Last week, two other volunteers and I visited Senegal for a week’s holiday. We spent a few days in Dakar and St Louis. What a contrast to The Gambia and Banjul. They are miles ahead by far and we felt like we were in Europe rather than Africa. Dakar is so much more developed than Banjul. We spent a lovely time eating good food, not to mention the wine! Forgot what red wine tasted like it’s been that long! There is so much to do in Dakar, 3 days was not really long enough. We spent a day on a little island called N’Gor which had a lovely little beach where we spent the day. It is only reached by pirogue so has no cars on it and is very peaceful. The next day we dove headlong into the mayhem of Dakar and its Marche HLM. This is Dakar’s material market, with all sorts of beautiful and colourful fabrics for sale. If you every visit Dakar, this is one place to visit.
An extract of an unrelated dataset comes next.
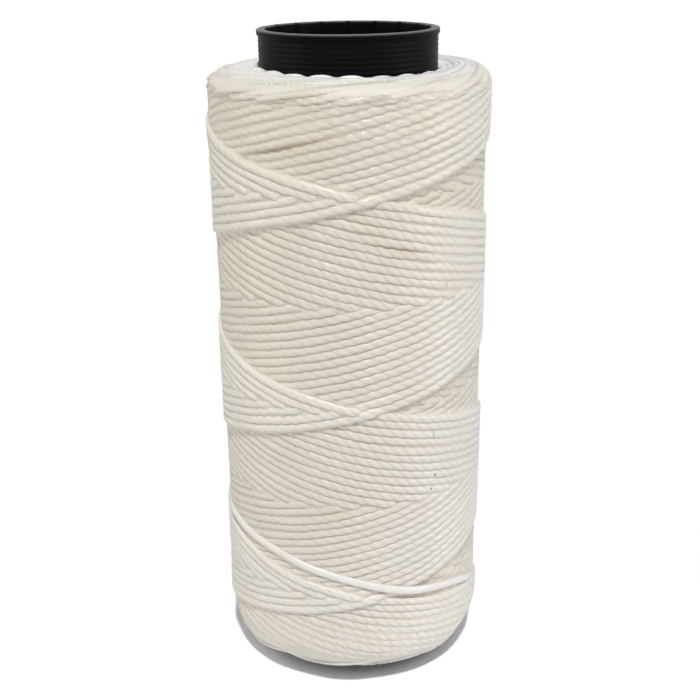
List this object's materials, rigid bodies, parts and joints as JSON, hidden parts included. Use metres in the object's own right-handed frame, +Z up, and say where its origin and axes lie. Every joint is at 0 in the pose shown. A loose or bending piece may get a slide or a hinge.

St Louis is further north and is a lovely place with lots of nice galleries to wander in and out of. It was the first French settlement in Africa and was at one time capital of French West Africa, before usurped by Dakar. It straddles the main land, and island and peninsula. It is very easy to get round and we mostly stayed on the island as there was lots to do and see. The peninsula is home to the fishing fleet of colourful pirogues, but unfortunately this has led to a very dirty beach full of rubbish, but this does not deter the local children from enjoying the surf. We had a very enjoyable time in St Louis and Dakar. Thankfully, I remembered enough French to get by as very few people speak English here.

( Sorry no photos of Senegal as took me over an hour to upload the 3 Koriteh ones!)

Now what to do with the rest of the holidays, just been told that they have been extended to the 17th September and some rumours have it as the 23rd! And they complain about the loss of contact hours!